3. Create incentives for people to stay
The key risk if you succeed with (1) and (2) is that Silicon Valley will instantly poach your best entrepreneurs; rather than invest in a remote entity, they’ll immediately move the team to Silicon Valley. A sustainable startup ecosystem requires entrepreneurs to succeed locally and stick around to mentor new entrepreneurs, invest in local startups, and become serial local entrepreneurs in their own right. This is likely the most difficult of the three, and failure here is likely what keeps most burgeoning startup ecosystems from taking off.
Set the wheels in motion: Make your successful entrepreneurs rock stars. If they left and succeeded elsewhere, give them a hero’s welcome and encourage them to come home. Invite them to meet government ministers and foreign dignitaries or have them on stage at key functions, including not just the annual entrepreneur conference outlined in (1) but also at local fairs and holiday festivals. Give them positions as guest lecturers at universities, put them on local TV, and give them a monthly column in a local newspaper. Very little of this actually costs money, but all of it is something nearly impossible to obtain in Silicon Valley due to the sheer scale of the ecosystem. Local entrepreneurs should be seen as a national treasure to be nurtured and celebrated.
Granted, some might question whether it makes sense to celebrate an app developer more than a fireman, but the question at hand is how to encourage more startups and not more firemen. Whether or not it’s fair is open to debate, but I wager a country that does elevate entrepreneurs to national hero status will have more entrepreneurs that a country that doesn’t.

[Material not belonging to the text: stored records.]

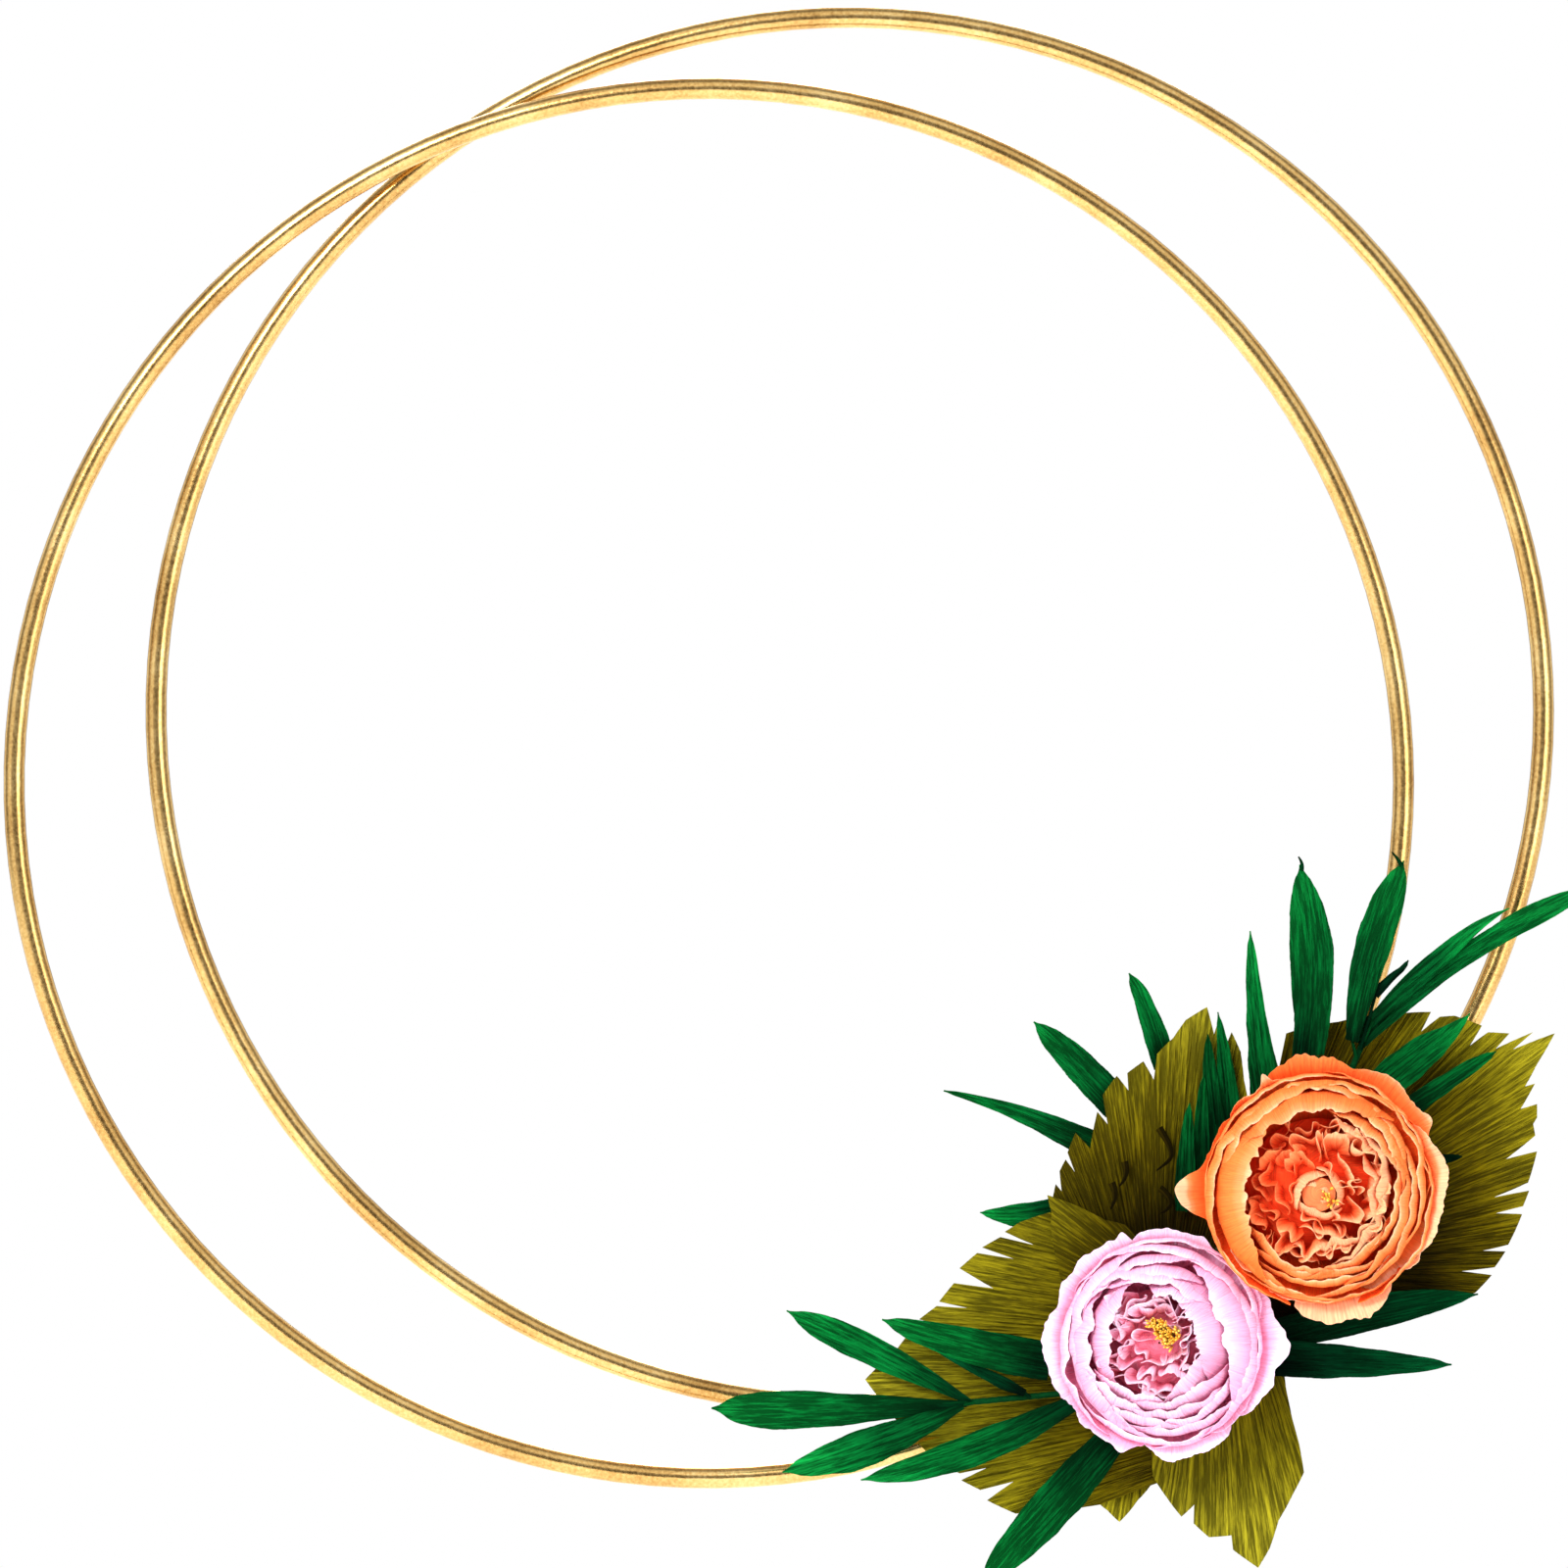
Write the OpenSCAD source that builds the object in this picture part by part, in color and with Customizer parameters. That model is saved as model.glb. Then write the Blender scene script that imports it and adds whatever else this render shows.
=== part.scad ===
// Double hoop wreath dressed with a wired spray of paper flowers and leaves.
// It stands as it hangs: +Z up, +X to the right, and the dressed face looks along -Y.
// The origin is the hang point, at the top of the front hoop's inner edge.

/* [Hoops] */
// Outer diameter of each hoop
hoop_od = 400; // [390:1:410]
// Diameter of the hoop's round rod
rod_d = 6; // [5:0.5:7]
// Clear gap between the two hoops, front to back
hoop_gap = 1; // [0.8:0.1:2]
// How far the rear hoop's centre stands to the right of the front hoop's
rear_right = 40; // [35:1:45]
// How far the rear hoop's centre stands above the front hoop's
rear_up = 20.5; // [18:0.5:23]

/* [Lashing] */
// Radius of the lashing wire
lash_wire_r = 0.4; // [0.3:0.05:0.4]
// Turns of lashing wire round both rods
lash_turns = 3; // [2:1:3]
// Clear half-width inside each turn, wide enough for the rods to swing
lash_half = 4.1; // [4.1:0.1:5]

/* [Stems] */
// Radius of the taped bundle that all the stems are gathered in
bundle_r = 2.2; // [2:0.1:2.3]
// Thickness of the tape that binds the bundle to the front hoop
tape_t = 0.5; // [0.3:0.1:0.6]
// Radius of a flower's wire stem
stem_r = 1; // [0.8:0.05:1.2]
// Radius of a sprig's stem
sprig_r = 0.9; // [0.6:0.05:0.9]
// Radius of the wire behind an olive leaf
leaf_wire_r = 0.4; // [0.3:0.05:0.4]
// Gap where a sprig's stem bends at the bundle
bend_gap = 1.2; // [1.2:0.1:2]

/* [Leaves] */
// Thickness of a green blade, two layers of paper glued over a wire
blade_t = 0.4; // [0.3:0.05:0.4]
// Thickness of an olive leaf
olive_t = 0.6; // [0.4:0.05:0.6]
// Spacing of the slits cut into an olive leaf's edge
slit_pitch = 5.5; // [5:0.5:8]
// Depth of those slits
slit_depth = 4; // [2:0.5:5]

/* [Flowers] */
// Thickness of a petal whorl, with the air between its crinkled layers
petal_t = 1.2; // [0.8:0.1:1.3]
// Gap between neighbouring petals of a whorl, in degrees
petal_gap = 1; // [0.5:0.5:3]
// Radial clearance of a flower head on its wire stem
turn_clearance = 0.05; // [0.02:0.01:0.1]

/* [Hidden] */
$fn = 64;
rod_r = rod_d / 2;
hoop_r = hoop_od / 2 - rod_r;
hang_drop = hoop_r - rod_r;
rear_y = rod_d + hoop_gap;
rear_centre = [rear_right, rear_up];

// Points in the wreath's plane are [right, up] from the front hoop's centre, in mm.
// The two rods cross below the right side, square to the line between the centres.
half_way = rear_centre / 2;
away = [rear_up, -rear_right] / norm(rear_centre);
crossing = half_way + away * sqrt(pow(hoop_r, 2) - pow(norm(half_way), 2));
crossing_angle = atan2(crossing[1], crossing[0]);

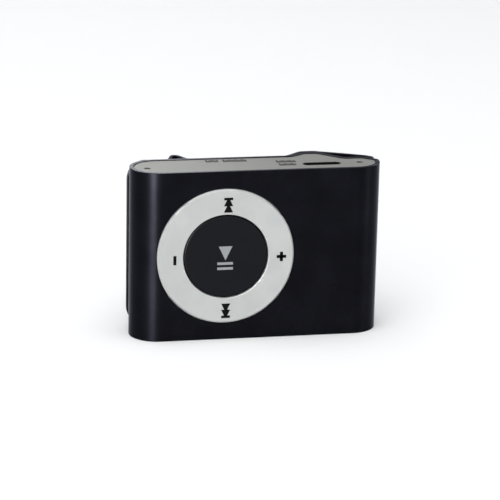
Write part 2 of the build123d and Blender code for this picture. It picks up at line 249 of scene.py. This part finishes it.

These are just three of what I’m sure are countless possible ways to bootstrap a startup ecosystem. Some of the ideas are crazy. But part of being a startup is being a little crazy — if it were safe and obvious, someone would have done it already. Really, every city and country in the world is its own startup. If you want your city-startup to attract more entrepreneurs, it needs to act like an entrepreneur itself.